**Written problem**
Extract all lines containing "down".

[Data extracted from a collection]
>>

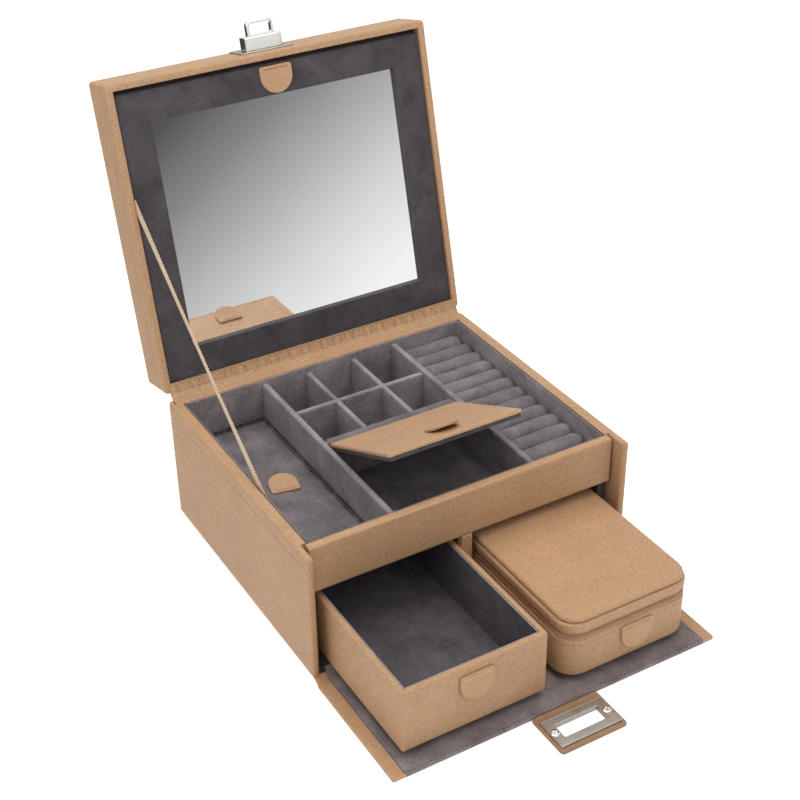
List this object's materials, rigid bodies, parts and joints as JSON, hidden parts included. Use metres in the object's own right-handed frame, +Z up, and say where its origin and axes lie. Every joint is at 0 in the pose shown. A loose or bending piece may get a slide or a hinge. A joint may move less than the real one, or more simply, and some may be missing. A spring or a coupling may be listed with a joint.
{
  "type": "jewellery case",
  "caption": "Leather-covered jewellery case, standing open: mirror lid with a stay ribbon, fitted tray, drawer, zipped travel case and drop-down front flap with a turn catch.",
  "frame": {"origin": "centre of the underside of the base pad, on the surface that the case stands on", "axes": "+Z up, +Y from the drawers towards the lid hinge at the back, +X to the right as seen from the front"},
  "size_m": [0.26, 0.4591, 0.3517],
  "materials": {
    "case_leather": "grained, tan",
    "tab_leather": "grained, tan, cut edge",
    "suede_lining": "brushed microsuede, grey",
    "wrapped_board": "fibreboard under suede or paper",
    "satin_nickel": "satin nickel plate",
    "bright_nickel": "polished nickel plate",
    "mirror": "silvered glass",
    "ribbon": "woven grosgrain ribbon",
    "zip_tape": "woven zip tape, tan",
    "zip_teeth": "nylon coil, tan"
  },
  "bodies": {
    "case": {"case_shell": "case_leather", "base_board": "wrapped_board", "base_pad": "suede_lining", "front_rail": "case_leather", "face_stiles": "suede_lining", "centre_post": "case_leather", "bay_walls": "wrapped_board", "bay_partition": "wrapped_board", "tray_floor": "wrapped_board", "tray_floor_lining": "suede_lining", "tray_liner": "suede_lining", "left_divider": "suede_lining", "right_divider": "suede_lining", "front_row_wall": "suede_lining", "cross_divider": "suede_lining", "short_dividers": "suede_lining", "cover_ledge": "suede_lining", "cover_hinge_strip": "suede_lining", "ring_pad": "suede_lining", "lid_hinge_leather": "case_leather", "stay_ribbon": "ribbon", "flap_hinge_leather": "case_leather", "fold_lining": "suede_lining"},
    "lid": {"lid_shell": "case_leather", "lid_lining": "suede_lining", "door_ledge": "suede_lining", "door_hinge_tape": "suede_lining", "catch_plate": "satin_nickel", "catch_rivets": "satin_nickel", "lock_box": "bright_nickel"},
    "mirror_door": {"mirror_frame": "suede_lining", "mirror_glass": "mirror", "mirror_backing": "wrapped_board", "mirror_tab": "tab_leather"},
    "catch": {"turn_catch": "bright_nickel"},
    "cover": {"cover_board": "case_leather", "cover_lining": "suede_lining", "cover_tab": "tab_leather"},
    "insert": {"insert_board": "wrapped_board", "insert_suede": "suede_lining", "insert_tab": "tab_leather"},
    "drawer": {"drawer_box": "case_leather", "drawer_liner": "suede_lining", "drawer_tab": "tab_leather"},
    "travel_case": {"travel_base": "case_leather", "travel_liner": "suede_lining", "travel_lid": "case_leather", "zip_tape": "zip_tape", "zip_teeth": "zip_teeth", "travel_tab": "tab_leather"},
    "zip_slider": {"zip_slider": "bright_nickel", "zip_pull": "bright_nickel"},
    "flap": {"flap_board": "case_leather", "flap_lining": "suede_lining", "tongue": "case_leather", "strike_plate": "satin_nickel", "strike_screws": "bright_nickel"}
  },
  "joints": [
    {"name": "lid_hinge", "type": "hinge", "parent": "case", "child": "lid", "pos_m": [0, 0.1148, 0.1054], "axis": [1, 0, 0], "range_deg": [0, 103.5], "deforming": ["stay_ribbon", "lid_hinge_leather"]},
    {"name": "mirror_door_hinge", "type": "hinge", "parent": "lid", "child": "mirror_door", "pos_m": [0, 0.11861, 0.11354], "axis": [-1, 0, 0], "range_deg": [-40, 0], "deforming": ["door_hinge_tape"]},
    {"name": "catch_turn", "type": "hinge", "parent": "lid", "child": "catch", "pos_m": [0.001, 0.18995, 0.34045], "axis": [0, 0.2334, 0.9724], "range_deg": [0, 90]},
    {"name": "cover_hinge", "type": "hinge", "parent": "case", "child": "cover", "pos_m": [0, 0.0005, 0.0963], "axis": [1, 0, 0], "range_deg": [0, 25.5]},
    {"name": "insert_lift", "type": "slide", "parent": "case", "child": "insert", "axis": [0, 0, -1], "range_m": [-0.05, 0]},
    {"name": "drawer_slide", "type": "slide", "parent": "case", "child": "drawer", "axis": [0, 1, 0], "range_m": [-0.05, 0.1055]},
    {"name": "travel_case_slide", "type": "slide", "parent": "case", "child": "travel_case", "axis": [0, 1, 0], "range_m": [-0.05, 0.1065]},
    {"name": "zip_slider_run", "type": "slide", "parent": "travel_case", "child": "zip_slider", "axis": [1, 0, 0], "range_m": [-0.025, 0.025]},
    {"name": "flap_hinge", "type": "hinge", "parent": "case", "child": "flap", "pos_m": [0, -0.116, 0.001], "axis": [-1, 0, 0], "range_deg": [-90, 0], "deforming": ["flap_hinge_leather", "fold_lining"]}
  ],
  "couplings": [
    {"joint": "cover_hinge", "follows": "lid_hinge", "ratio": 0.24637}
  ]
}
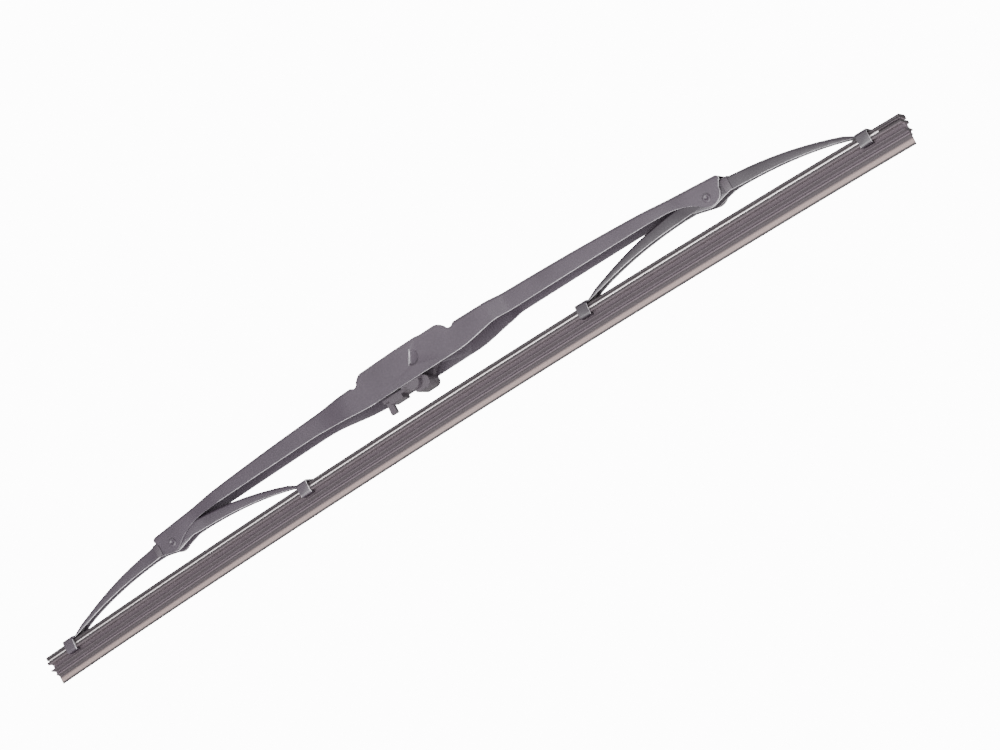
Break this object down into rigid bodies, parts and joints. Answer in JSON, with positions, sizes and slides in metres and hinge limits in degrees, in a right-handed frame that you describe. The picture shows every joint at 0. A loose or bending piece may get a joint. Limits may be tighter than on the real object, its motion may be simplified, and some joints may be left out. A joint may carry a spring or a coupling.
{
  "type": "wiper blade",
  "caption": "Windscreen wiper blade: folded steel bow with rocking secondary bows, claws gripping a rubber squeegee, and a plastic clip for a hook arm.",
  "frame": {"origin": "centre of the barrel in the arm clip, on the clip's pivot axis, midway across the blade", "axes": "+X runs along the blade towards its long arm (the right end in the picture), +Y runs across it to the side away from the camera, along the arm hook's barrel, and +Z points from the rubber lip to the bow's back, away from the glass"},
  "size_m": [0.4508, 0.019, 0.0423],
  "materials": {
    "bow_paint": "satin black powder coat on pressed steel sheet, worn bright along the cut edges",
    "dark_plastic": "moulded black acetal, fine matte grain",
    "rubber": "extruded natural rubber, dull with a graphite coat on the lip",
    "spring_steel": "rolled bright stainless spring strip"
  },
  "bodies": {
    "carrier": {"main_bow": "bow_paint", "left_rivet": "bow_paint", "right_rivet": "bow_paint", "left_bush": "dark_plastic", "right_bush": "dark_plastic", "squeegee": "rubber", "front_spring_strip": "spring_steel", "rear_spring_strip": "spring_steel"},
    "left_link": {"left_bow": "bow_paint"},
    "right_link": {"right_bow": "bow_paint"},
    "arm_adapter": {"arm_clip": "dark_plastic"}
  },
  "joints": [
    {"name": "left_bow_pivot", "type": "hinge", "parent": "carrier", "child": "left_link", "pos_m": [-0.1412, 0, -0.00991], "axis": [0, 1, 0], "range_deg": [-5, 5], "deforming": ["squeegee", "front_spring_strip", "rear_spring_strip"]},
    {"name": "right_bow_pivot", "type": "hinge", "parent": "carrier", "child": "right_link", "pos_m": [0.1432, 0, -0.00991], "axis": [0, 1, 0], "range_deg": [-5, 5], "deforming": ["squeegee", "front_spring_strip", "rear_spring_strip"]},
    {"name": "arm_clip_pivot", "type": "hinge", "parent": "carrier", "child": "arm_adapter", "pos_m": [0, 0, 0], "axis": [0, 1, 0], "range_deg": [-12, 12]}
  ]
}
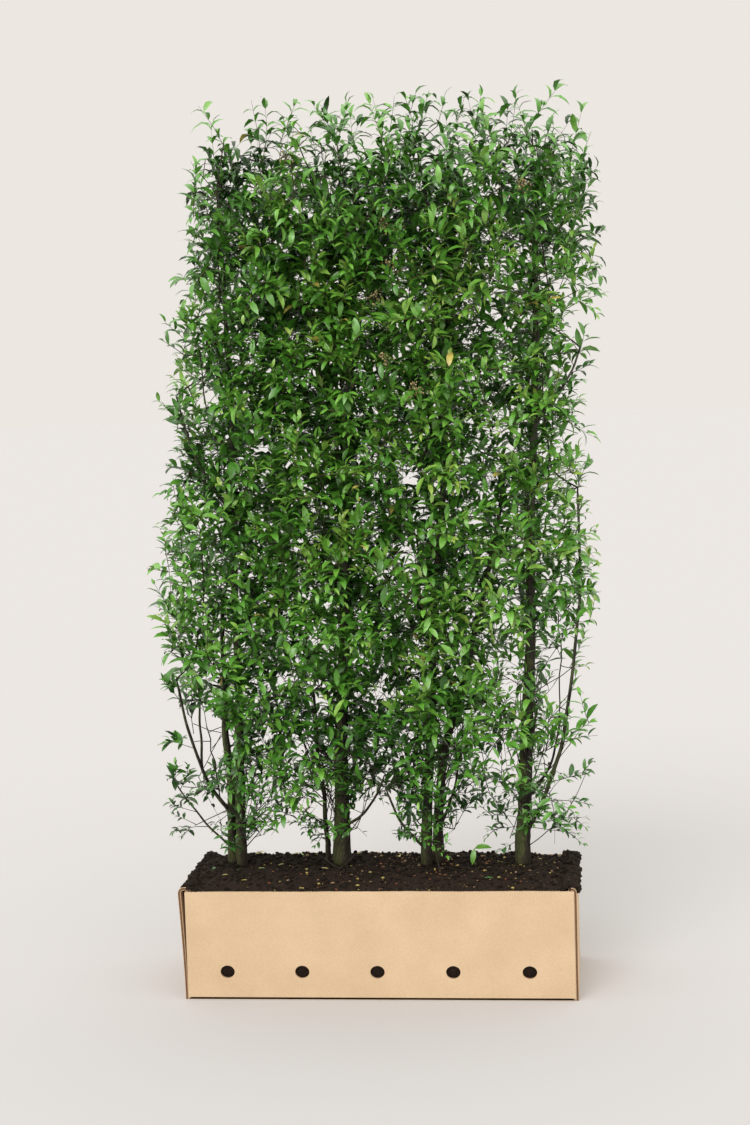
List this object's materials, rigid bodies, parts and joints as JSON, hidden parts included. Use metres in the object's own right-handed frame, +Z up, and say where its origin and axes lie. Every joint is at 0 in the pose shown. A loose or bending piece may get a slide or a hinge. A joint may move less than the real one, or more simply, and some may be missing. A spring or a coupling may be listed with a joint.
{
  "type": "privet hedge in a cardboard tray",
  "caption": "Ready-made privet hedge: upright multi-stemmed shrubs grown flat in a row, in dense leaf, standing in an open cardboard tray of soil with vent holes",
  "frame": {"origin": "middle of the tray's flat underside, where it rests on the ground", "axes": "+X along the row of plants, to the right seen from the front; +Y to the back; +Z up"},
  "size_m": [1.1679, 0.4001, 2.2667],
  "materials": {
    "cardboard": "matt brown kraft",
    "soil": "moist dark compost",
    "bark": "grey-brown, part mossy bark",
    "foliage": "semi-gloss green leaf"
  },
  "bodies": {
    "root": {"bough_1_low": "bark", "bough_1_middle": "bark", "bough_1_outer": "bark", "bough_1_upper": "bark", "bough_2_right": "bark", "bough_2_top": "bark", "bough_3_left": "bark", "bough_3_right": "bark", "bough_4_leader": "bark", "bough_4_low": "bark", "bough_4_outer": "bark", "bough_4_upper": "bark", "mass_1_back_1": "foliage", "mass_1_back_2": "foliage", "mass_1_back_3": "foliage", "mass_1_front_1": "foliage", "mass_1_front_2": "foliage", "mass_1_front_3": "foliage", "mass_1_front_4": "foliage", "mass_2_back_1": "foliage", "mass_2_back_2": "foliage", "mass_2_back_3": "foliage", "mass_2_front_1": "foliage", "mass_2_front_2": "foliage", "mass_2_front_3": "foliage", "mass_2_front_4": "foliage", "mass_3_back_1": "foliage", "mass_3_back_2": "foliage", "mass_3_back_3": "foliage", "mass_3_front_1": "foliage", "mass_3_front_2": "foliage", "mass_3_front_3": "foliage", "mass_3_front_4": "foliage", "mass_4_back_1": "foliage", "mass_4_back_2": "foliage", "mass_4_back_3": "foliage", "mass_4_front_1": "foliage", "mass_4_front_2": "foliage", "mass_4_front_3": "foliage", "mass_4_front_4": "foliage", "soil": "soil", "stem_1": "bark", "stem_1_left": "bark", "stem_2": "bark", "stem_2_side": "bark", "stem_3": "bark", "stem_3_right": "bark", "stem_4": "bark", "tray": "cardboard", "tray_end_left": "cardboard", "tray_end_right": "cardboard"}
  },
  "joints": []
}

<<

**Correct response**
  "caption": "Leather-covered jewellery case, standing open: mirror lid with a stay ribbon, fitted tray, drawer, zipped travel case and drop-down front flap with a turn catch.",
Break this object down into rigid bodies, parts and joints. Answer in JSON, with positions, sizes and slides in metres and hinge limits in degrees, in a right-handed frame that you describe. The picture shows every joint at 0. A loose or bending piece may get a joint. Limits may be tighter than on the real object, its motion may be simplified, and some joints may be left out. A joint may carry a spring or a coupling.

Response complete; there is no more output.